Exercise goal:
Write out exactly the lines of the entries below from the one holding "Keep writing the Blender" to the one holding "self.turn_y = self.turn_y *", inclusive, and leave out all other lines.

Data entries:
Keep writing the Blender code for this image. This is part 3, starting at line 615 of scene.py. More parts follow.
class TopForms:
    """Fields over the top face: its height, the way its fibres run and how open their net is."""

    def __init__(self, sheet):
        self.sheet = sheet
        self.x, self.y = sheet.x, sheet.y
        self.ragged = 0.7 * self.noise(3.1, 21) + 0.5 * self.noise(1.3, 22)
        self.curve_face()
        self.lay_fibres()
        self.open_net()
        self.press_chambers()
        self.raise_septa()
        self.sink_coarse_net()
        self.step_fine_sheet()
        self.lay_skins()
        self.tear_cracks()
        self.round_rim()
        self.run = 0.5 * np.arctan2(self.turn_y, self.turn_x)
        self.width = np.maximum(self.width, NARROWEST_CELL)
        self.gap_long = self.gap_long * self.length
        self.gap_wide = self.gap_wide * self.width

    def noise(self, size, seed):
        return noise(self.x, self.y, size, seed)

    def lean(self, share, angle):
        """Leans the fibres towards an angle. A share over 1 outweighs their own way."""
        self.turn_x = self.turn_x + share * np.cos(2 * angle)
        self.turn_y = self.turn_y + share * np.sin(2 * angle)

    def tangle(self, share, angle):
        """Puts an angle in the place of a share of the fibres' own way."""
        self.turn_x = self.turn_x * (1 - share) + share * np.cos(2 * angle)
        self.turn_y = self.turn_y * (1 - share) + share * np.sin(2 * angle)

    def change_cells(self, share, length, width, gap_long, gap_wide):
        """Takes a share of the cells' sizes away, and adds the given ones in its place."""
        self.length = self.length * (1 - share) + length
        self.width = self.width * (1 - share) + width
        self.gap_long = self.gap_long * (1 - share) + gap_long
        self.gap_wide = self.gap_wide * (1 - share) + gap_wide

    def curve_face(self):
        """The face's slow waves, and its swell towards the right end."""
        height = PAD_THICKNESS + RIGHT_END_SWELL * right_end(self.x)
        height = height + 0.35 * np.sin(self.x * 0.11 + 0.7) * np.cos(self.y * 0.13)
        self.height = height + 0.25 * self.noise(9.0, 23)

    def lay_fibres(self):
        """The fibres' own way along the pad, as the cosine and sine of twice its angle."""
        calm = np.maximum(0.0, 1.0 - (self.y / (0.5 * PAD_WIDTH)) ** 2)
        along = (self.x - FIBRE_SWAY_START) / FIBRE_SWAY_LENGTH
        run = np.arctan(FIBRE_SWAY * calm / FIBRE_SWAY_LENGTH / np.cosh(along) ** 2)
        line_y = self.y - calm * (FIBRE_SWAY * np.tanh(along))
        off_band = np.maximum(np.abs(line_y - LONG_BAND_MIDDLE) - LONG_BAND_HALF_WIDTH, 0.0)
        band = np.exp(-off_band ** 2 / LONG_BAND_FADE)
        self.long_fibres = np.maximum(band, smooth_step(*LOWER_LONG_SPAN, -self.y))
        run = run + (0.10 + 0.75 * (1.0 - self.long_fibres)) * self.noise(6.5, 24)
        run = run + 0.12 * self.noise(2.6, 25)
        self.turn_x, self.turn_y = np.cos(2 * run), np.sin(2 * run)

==

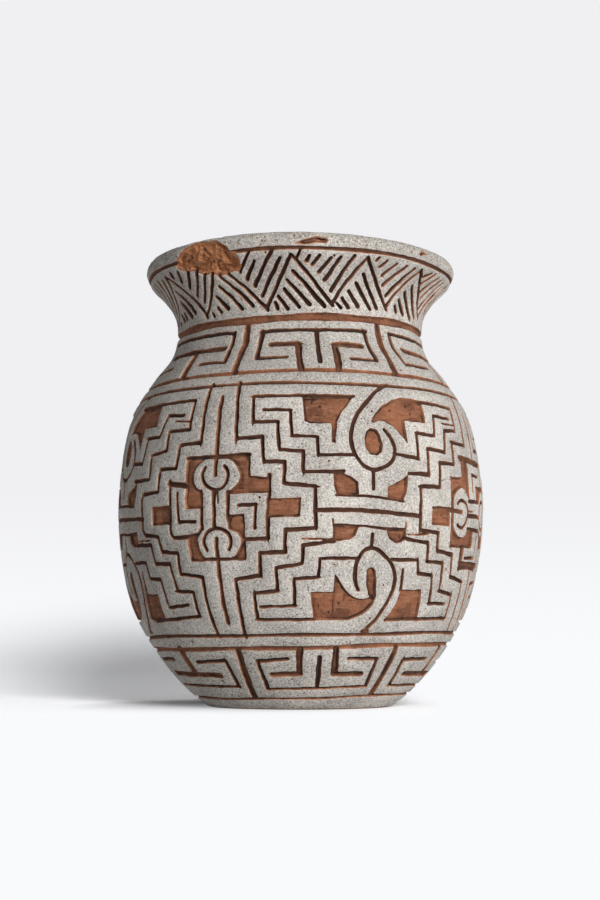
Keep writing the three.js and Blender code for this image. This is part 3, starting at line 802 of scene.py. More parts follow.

* * *

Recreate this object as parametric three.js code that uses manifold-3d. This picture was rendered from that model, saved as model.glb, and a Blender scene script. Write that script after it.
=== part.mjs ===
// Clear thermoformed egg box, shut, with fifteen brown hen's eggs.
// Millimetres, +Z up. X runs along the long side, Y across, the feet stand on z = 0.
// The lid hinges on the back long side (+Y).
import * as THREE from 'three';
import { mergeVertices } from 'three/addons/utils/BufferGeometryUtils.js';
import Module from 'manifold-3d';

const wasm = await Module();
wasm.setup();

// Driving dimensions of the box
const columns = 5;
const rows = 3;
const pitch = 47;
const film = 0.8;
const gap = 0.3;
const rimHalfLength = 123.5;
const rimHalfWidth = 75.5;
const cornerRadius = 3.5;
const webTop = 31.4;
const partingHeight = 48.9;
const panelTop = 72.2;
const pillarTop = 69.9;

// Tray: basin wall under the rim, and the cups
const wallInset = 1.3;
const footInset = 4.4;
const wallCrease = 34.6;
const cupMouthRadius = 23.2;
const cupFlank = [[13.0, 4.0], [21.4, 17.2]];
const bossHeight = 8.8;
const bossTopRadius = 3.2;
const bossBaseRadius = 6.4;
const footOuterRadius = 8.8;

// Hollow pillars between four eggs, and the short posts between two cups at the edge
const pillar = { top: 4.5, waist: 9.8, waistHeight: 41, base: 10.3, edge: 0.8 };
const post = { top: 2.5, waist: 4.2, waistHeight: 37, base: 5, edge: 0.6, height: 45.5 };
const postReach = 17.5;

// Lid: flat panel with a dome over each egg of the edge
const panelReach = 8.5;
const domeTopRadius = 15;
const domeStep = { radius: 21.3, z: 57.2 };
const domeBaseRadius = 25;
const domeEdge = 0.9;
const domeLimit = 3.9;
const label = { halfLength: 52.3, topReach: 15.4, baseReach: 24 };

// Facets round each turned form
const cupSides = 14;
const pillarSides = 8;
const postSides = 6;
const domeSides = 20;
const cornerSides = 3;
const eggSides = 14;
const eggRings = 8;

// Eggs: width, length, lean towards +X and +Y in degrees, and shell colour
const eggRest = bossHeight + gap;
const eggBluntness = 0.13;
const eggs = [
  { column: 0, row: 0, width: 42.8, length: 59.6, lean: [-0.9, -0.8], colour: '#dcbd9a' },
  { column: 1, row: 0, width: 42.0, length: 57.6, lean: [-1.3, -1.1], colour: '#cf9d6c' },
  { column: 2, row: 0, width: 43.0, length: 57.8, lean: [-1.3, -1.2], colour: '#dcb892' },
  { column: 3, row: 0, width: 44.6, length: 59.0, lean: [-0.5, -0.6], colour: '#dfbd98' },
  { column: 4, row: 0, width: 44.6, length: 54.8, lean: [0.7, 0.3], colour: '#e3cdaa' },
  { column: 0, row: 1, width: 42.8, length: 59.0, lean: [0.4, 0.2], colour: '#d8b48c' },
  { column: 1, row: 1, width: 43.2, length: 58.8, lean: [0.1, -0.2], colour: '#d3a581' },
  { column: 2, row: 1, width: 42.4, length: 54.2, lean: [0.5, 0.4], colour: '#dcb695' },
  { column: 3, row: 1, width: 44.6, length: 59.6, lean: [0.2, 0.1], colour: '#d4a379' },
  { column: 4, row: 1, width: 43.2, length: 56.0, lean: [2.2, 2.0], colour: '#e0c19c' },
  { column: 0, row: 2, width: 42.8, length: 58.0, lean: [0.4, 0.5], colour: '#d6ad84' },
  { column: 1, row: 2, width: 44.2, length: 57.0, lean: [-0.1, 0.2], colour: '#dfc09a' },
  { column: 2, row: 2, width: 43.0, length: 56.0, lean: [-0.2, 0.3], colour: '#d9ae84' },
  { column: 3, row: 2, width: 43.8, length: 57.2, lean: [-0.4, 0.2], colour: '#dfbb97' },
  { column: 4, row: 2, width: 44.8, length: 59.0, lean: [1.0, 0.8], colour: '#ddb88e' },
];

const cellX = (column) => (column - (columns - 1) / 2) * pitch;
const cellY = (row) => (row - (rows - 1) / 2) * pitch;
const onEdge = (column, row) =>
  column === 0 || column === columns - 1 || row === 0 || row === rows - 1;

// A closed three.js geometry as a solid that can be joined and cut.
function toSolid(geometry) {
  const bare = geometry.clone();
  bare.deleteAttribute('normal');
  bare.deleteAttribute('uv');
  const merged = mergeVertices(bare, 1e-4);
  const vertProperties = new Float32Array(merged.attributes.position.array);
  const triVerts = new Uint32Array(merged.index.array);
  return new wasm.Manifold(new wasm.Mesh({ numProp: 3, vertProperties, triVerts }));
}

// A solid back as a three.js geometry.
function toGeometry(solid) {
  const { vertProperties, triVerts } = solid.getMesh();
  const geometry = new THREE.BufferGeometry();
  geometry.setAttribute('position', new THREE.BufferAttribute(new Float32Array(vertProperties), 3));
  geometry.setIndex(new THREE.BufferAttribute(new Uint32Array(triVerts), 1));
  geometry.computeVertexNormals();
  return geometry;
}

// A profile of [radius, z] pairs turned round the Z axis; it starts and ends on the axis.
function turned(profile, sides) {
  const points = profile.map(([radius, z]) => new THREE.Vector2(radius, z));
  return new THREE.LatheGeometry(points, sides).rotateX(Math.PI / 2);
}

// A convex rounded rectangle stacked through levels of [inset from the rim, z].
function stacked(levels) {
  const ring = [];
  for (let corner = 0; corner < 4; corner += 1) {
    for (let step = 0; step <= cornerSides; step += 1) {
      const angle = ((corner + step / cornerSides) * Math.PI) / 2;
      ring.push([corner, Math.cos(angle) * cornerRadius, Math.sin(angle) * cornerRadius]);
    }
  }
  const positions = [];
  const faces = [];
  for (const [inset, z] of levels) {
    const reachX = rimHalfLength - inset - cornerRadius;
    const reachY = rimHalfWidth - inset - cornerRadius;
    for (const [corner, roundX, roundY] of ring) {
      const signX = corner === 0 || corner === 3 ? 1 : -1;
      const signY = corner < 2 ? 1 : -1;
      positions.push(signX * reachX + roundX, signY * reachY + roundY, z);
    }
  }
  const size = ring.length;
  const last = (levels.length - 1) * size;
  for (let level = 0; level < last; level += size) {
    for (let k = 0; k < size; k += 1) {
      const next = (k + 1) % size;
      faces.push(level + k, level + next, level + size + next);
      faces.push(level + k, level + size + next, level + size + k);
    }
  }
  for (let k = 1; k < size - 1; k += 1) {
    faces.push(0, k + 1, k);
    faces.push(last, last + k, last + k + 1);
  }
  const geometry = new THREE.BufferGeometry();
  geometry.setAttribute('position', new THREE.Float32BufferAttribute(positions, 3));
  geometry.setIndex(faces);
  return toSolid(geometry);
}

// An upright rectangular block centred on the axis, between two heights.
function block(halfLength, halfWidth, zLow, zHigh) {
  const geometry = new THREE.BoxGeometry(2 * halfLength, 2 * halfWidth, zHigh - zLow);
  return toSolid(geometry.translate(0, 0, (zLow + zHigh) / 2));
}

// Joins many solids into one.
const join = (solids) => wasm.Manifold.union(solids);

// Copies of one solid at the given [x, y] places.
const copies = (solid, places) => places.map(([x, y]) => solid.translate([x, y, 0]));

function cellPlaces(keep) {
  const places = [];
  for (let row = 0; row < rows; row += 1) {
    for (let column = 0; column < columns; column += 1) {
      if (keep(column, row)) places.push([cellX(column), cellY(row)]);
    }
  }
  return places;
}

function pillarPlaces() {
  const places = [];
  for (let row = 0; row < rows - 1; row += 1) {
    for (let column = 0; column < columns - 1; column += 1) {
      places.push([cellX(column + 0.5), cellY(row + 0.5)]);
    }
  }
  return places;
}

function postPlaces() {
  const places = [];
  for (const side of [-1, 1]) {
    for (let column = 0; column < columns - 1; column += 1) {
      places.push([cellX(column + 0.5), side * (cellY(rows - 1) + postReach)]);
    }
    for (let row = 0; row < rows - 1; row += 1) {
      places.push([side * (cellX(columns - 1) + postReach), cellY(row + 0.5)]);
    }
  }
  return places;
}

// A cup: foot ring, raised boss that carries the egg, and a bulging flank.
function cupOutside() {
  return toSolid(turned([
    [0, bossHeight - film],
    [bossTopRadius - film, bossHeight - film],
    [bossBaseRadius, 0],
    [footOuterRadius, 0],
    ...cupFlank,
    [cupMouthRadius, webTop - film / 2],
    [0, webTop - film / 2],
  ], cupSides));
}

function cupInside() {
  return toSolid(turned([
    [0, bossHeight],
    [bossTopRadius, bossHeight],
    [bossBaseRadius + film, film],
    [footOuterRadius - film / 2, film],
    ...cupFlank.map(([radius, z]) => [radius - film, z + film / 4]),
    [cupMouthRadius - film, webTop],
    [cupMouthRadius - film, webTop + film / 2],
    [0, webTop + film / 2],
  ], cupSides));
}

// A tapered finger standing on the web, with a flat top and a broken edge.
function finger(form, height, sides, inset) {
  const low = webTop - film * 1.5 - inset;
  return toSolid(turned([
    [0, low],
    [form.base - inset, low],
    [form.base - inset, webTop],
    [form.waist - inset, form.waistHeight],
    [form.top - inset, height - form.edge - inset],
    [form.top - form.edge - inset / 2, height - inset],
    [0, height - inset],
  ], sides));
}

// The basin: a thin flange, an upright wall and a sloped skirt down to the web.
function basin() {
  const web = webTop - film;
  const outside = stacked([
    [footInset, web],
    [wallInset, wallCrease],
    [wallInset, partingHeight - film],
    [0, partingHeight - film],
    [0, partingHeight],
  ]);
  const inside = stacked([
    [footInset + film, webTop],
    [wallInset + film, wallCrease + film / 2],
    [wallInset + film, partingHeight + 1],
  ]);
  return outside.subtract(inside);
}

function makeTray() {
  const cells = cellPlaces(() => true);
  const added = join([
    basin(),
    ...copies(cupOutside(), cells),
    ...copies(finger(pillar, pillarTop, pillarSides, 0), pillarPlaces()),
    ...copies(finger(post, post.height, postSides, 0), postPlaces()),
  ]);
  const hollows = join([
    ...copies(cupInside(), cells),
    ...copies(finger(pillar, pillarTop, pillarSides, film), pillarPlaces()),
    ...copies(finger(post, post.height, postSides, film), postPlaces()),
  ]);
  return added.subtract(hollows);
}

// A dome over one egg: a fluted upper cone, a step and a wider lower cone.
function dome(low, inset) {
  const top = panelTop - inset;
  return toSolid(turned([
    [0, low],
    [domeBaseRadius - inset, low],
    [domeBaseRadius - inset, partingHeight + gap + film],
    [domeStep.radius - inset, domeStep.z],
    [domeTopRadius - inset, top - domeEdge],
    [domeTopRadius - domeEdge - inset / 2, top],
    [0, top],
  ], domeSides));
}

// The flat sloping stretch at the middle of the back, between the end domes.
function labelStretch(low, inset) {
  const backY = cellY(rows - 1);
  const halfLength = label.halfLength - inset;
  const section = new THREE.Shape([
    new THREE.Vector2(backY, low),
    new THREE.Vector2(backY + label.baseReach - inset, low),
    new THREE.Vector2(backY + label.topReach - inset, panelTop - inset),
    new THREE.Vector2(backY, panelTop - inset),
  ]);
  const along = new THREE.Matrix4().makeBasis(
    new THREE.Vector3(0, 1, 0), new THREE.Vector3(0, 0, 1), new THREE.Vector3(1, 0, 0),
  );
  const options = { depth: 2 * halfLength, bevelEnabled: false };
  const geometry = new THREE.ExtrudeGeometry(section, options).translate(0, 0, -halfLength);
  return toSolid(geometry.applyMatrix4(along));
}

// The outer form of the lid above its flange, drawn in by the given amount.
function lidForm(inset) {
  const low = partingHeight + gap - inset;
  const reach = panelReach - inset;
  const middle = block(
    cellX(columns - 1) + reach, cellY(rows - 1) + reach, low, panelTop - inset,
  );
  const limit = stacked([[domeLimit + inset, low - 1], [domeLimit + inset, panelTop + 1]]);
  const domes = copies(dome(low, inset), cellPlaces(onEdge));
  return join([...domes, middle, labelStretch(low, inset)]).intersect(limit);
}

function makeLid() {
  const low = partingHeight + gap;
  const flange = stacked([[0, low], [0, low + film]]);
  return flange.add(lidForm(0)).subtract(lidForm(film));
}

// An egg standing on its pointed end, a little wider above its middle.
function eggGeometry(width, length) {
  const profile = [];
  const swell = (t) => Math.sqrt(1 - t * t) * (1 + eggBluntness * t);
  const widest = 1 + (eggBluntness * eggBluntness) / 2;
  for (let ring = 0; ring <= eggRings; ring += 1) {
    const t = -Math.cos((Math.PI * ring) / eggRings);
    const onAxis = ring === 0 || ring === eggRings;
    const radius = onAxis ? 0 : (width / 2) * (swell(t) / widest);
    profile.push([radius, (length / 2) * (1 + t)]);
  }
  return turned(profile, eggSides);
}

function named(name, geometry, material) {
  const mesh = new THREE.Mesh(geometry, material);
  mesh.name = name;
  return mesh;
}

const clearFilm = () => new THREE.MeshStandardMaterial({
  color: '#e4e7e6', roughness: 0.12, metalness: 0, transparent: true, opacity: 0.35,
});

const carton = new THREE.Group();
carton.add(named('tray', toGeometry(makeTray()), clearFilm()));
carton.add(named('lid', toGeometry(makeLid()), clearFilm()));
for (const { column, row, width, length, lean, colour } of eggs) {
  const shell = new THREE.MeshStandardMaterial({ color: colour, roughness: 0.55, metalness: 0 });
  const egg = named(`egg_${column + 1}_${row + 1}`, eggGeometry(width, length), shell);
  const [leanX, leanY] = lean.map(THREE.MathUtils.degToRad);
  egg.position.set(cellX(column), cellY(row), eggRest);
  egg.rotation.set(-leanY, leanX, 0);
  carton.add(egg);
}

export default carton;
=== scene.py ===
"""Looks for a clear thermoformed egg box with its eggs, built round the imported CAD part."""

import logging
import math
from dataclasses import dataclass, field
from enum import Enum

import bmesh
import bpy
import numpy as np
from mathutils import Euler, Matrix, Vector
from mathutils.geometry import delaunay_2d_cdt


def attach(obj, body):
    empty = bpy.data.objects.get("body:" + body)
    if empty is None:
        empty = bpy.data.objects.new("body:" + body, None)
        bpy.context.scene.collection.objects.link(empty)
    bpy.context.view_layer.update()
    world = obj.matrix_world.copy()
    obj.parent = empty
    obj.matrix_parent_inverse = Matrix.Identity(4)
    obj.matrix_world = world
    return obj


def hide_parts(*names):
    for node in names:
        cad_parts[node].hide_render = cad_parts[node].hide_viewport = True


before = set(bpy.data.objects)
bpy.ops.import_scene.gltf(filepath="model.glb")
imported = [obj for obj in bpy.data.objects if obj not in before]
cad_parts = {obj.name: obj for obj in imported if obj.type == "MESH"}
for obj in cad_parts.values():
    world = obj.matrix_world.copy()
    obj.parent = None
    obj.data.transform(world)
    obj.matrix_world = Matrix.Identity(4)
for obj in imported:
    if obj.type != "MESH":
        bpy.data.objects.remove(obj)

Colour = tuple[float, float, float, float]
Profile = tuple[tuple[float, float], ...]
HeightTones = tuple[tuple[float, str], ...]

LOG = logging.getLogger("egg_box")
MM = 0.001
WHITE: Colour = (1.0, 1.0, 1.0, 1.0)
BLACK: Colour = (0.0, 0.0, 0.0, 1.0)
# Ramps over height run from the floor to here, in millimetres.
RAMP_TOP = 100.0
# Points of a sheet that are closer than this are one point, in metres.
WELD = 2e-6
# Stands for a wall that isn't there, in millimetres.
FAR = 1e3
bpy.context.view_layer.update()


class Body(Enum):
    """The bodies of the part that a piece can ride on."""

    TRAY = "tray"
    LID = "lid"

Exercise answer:
Keep writing the Blender code for this image. This is part 3, starting at line 615 of scene.py. More parts follow.
class TopForms:
    """Fields over the top face: its height, the way its fibres run and how open their net is."""

    def __init__(self, sheet):
        self.sheet = sheet
        self.x, self.y = sheet.x, sheet.y
        self.ragged = 0.7 * self.noise(3.1, 21) + 0.5 * self.noise(1.3, 22)
        self.curve_face()
        self.lay_fibres()
        self.open_net()
        self.press_chambers()
        self.raise_septa()
        self.sink_coarse_net()
        self.step_fine_sheet()
        self.lay_skins()
        self.tear_cracks()
        self.round_rim()
        self.run = 0.5 * np.arctan2(self.turn_y, self.turn_x)
        self.width = np.maximum(self.width, NARROWEST_CELL)
        self.gap_long = self.gap_long * self.length
        self.gap_wide = self.gap_wide * self.width

    def noise(self, size, seed):
        return noise(self.x, self.y, size, seed)

    def lean(self, share, angle):
        """Leans the fibres towards an angle. A share over 1 outweighs their own way."""
        self.turn_x = self.turn_x + share * np.cos(2 * angle)
        self.turn_y = self.turn_y + share * np.sin(2 * angle)

    def tangle(self, share, angle):
        """Puts an angle in the place of a share of the fibres' own way."""
        self.turn_x = self.turn_x * (1 - share) + share * np.cos(2 * angle)
        self.turn_y = self.turn_y * (1 - share) + share * np.sin(2 * angle)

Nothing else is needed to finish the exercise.